- **Objective**
Output the material beneath exactly, leaving nothing out.

- **Records shown**
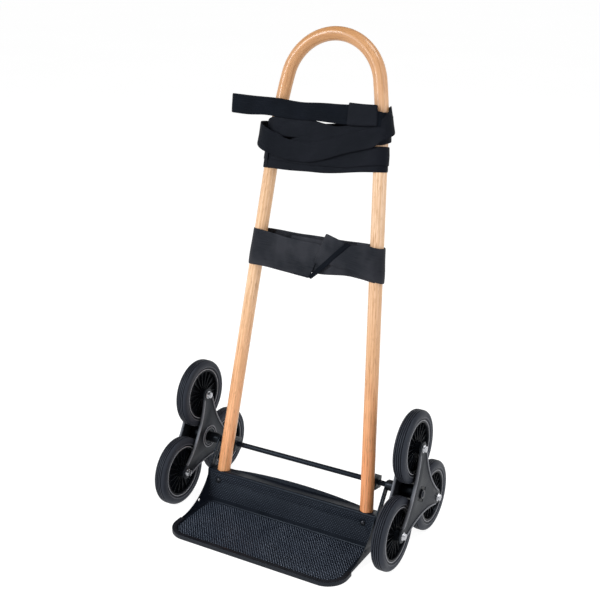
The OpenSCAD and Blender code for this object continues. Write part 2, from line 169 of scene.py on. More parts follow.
# Points of the hoop's plane are (x, off, s): off is behind the plane, s is up along it
hoop = {"lean": 11.0, "axleBehind": 25 * mm, "rod": 15 * mm, "footHalf": 193.5 * mm, "splay": 4.3,
        "legTop": 880 * mm, "slowRadius": 970 * mm, "slowEnd": 11.5, "footLevel": 16 * mm, "sides": 40,
        "legSteps": 6, "slowSteps": 5, "tightSteps": 28}

lean = math.radians(hoop["lean"])
splay = math.radians(hoop["splay"])
slowEnd = math.radians(hoop["slowEnd"])
axlePlace = middle("axle")
hoopY = axlePlace.y - (hoop["axleBehind"] + axlePlace.z * math.sin(lean)) / math.cos(lean)


def railX(s):
    return hoop["footHalf"] - s * math.tan(splay)


def onHoop(x, off, s):
    return Vector((x, hoopY + off * math.cos(lean) + s * math.sin(lean),
                   s * math.cos(lean) - off * math.sin(lean)))


toHoop = Matrix.Translation((0, hoopY, 0)) @ Matrix.Rotation(-lean, 4, "X")

legX = railX(hoop["legTop"])
slowX = legX - hoop["slowRadius"] * math.cos(splay)
slowS = hoop["legTop"] - hoop["slowRadius"] * math.sin(splay)
tightEdge = slowX + hoop["slowRadius"] * math.cos(slowEnd)
tightRadius = tightEdge / math.cos(slowEnd)
tightS = slowS + (hoop["slowRadius"] - tightRadius) * math.sin(slowEnd)

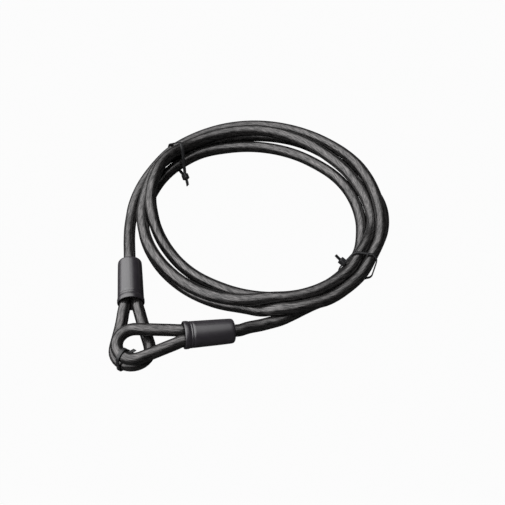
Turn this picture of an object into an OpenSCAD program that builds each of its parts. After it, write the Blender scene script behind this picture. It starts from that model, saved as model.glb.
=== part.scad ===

- **Written answer**
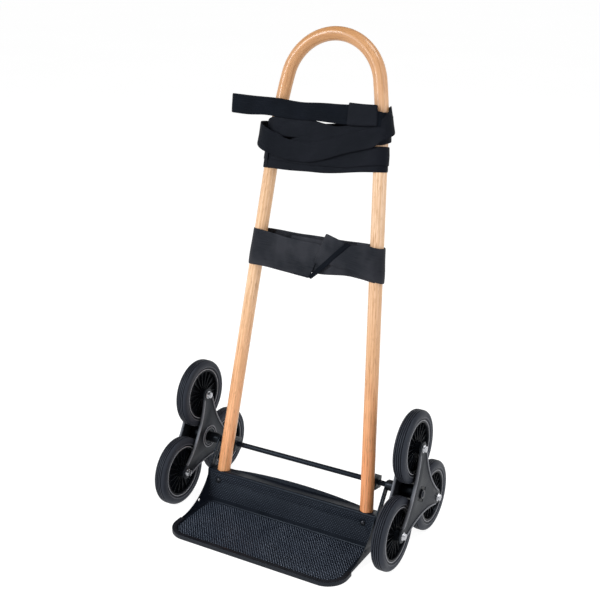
The OpenSCAD and Blender code for this object continues. Write part 2, from line 169 of scene.py on. More parts follow.
# Points of the hoop's plane are (x, off, s): off is behind the plane, s is up along it
hoop = {"lean": 11.0, "axleBehind": 25 * mm, "rod": 15 * mm, "footHalf": 193.5 * mm, "splay": 4.3,
        "legTop": 880 * mm, "slowRadius": 970 * mm, "slowEnd": 11.5, "footLevel": 16 * mm, "sides": 40,
        "legSteps": 6, "slowSteps": 5, "tightSteps": 28}

lean = math.radians(hoop["lean"])
splay = math.radians(hoop["splay"])
slowEnd = math.radians(hoop["slowEnd"])
axlePlace = middle("axle")
hoopY = axlePlace.y - (hoop["axleBehind"] + axlePlace.z * math.sin(lean)) / math.cos(lean)


def railX(s):
    return hoop["footHalf"] - s * math.tan(splay)


def onHoop(x, off, s):
    return Vector((x, hoopY + off * math.cos(lean) + s * math.sin(lean),
                   s * math.cos(lean) - off * math.sin(lean)))


toHoop = Matrix.Translation((0, hoopY, 0)) @ Matrix.Rotation(-lean, 4, "X")

legX = railX(hoop["legTop"])
slowX = legX - hoop["slowRadius"] * math.cos(splay)
slowS = hoop["legTop"] - hoop["slowRadius"] * math.sin(splay)
tightEdge = slowX + hoop["slowRadius"] * math.cos(slowEnd)
tightRadius = tightEdge / math.cos(slowEnd)
tightS = slowS + (hoop["slowRadius"] - tightRadius) * math.sin(slowEnd)

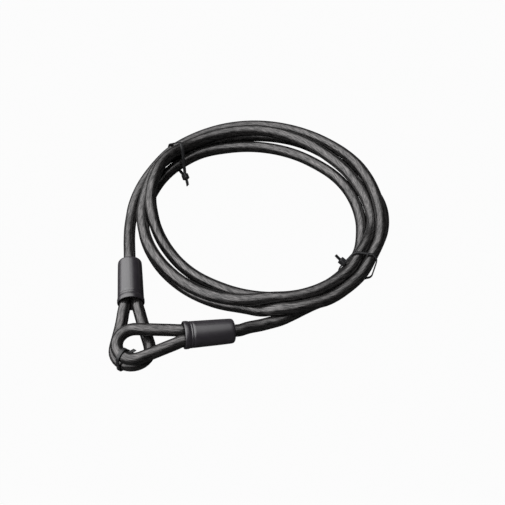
Turn this picture of an object into an OpenSCAD program that builds each of its parts. After it, write the Blender scene script behind this picture. It starts from that model, saved as model.glb.
=== part.scad ===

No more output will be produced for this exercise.